SunOS has these restrictions: "a string of no more than thirty-two bytes consisting of characters from the set of alphabetic characters, numeric characters, period (.), underscore (_), and hyphen (-). The first character should be alphabetic and the field should contain at least one lowercase alphabetic character"
In LDAP the uid field is a "Directory String", so any non zero length UTF8 text. There is a note: Servers and clients MUST be prepared to receive arbitrary UCS code points, including code points outside the range of printable ASCII and code points not presently assigned to any character.
FreeBSD suggests to "use user names that consist of eight or fewer, all lower case characters in order to maintain backwards compatibility with applications." But the real syntax is: login name must not begin with a hyphen, and cannot contain 8-bit characters, tabs or spaces, or any of these symbols: `,:+&#%^()!@~*?<>=|\/";'. The dollar symbol is allowed only as the last character for use with Samba. No field may contain a colon as this has been used historically to separate the fields in the user database.

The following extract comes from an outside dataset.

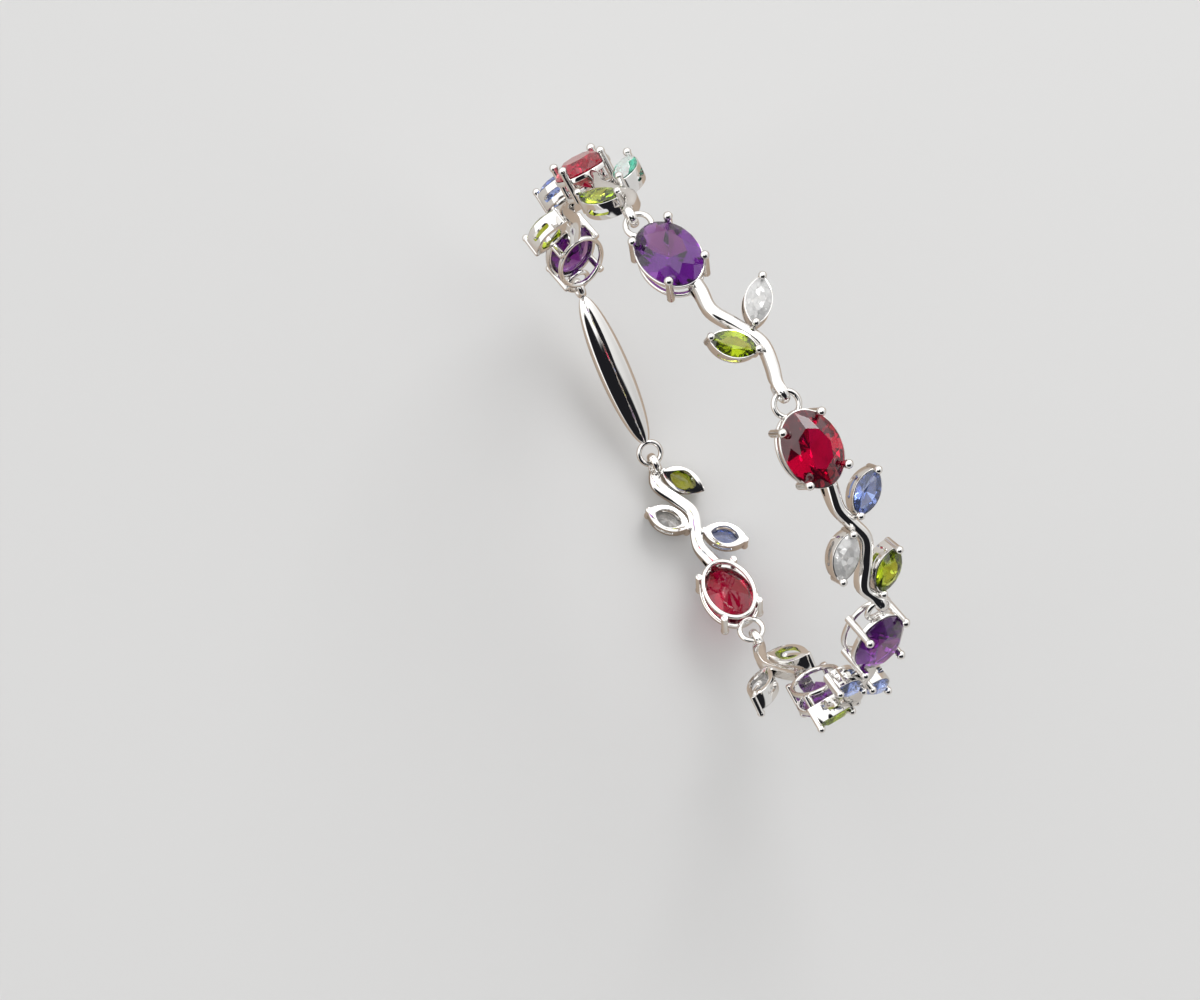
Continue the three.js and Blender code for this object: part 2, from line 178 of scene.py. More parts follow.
def makeStage():
    deselectAll()
    low = solidBox[0].z - studio["floorDrop"]
    bpy.ops.mesh.primitive_plane_add(size=studio["floorSize"], location=(0, 0, low))
    floor = bpy.context.object
    floor.name = "studioFloor"
    bpy.ops.object.transform_apply(location=True, rotation=True, scale=True)
    paper = bpy.data.materials.new("backdropPaper")
    paper.use_nodes = True
    nodes, links = paper.node_tree.nodes, paper.node_tree.links
    shader = nodes["Principled BSDF"]
    shader.inputs["Roughness"].default_value = studio["floorRoughness"]
    # painted reflection: polished metal and stones see the floor in a darker tone than the camera does, which
    # keeps their outlines clear
    ray = nodes.new("ShaderNodeLightPath")
    either = nodes.new("ShaderNodeMath")
    either.operation = "MAXIMUM"
    links.new(ray.outputs["Is Glossy Ray"], either.inputs[0])
    links.new(ray.outputs["Is Transmission Ray"], either.inputs[1])
    tone = nodes.new("ShaderNodeMix")
    tone.data_type = "RGBA"
    tone.inputs[6].default_value = (*studio["floorColour"], 1)
    # painted reflection: metal and stones see a warm, darker floor below the middle of the loop and a paler
    # one past its sides
    where = nodes.new("ShaderNodeTexCoord")
    parts = nodes.new("ShaderNodeSeparateXYZ")
    across = nodes.new("ShaderNodeMath")
    across.operation = "ABSOLUTE"
    fade = nodes.new("ShaderNodeMapRange")
    fade.inputs["From Min"].default_value = studio["paintedReflectionFade"][0]
    fade.inputs["From Max"].default_value = studio["paintedReflectionFade"][1]
    paintedReflection = nodes.new("ShaderNodeMix")
    paintedReflection.data_type = "RGBA"
    paintedReflection.inputs[6].default_value = (*studio["warmPaintedReflection"], 1)
    paintedReflection.inputs[7].default_value = (*studio["palePaintedReflection"], 1)
    links.new(where.outputs["Object"], parts.inputs[0])
    links.new(parts.outputs["X"], across.inputs[0])
    links.new(across.outputs[0], fade.inputs["Value"])
    links.new(fade.outputs[0], paintedReflection.inputs["Factor"])
    links.new(paintedReflection.outputs[2], tone.inputs[7])
    links.new(either.outputs[0], tone.inputs["Factor"])
    links.new(tone.outputs[2], shader.inputs["Base Color"])
    floor.data.materials.append(paper)

    data = bpy.data.lights.new("keyLight", "AREA")
    data.shape = "DISK"
    data.size = studio["keySize"]
    data.energy = studio["keyPower"]
    key = bpy.data.objects.new("keyLight", data)
    bpy.context.scene.collection.objects.link(key)
    place = Vector(studio["keyPlace"])
    key.location = place
    key.rotation_mode = "QUATERNION"
    key.rotation_quaternion = (-place).to_track_quat("-Z", "Y")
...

IBM AIX has these rules: must not begin with a hyphen (-), plus sign (+), at sign (@), or tilde (~). Additionally, do not use any of the following characters within a user-name string: :"#,=\/?'`. Finally, the login parameter cannot contain any space, tab, or newline characters.
On HP-UX user names are restricted to eight characters and group names to 16 character but you may change limits up to 254 characters. Anyway, it must start with a letter.
Kerberos syntax for principal is ?GeneralString constrained to contain only characters in IA5String (so, basically US-ASCII 7 bits), with this note: US-ASCII control characters should not be used.